» **TASK INPUTS**

+++

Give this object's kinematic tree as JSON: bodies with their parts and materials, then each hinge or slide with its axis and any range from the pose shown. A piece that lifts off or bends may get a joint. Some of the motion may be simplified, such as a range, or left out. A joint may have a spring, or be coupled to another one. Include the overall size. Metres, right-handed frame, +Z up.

+++

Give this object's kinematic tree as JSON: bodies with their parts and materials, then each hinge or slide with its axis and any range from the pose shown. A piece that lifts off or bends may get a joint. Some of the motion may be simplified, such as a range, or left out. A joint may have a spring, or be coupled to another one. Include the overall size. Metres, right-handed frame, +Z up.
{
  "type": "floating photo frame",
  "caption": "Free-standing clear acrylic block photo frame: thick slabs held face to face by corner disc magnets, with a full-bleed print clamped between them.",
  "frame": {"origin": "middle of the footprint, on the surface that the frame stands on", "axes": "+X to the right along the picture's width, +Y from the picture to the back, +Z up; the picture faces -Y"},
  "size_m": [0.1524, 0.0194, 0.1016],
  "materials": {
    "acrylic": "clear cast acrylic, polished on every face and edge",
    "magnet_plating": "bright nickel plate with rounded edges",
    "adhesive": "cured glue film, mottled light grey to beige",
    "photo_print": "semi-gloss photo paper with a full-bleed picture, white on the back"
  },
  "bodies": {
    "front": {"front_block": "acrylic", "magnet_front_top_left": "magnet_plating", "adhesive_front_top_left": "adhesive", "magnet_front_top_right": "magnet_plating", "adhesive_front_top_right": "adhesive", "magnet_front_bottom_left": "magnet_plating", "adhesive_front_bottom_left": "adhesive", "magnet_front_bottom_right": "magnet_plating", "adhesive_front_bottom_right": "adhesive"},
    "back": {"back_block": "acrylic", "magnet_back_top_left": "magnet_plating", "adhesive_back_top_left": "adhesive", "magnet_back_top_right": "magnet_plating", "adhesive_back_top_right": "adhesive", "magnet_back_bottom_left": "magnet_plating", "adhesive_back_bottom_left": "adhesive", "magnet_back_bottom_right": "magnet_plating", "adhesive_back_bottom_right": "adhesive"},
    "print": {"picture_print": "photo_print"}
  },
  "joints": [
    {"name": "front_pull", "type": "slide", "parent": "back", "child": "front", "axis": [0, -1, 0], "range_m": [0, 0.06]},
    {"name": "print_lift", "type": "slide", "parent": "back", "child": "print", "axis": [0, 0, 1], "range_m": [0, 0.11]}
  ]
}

+++

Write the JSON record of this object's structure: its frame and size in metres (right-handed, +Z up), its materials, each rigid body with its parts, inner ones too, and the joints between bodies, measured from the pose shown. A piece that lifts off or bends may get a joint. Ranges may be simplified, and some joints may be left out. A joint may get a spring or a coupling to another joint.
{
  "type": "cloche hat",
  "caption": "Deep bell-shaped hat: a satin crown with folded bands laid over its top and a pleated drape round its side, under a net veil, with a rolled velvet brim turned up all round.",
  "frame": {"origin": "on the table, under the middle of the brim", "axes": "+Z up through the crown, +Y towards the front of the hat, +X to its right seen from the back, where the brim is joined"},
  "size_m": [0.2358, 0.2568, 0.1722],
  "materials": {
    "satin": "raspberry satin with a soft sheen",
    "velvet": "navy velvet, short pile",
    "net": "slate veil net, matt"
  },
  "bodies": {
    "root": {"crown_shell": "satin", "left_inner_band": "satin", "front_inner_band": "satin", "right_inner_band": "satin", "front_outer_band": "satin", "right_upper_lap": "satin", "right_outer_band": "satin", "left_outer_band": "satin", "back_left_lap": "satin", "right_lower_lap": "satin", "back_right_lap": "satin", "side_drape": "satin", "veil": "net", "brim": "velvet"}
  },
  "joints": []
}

+++

» **EXERCISE OBJECTIVE**
Identify every line where the string "joints" appears.

» **THE RESULT**
  "joints": [
Write the JSON record of this object's structure: its frame and size in metres (right-handed, +Z up), its materials, each rigid body with its parts, inner ones too, and the joints between bodies, measured from the pose shown. A piece that lifts off or bends may get a joint. Ranges may be simplified, and some joints may be left out. A joint may get a spring or a coupling to another joint.
  "joints": []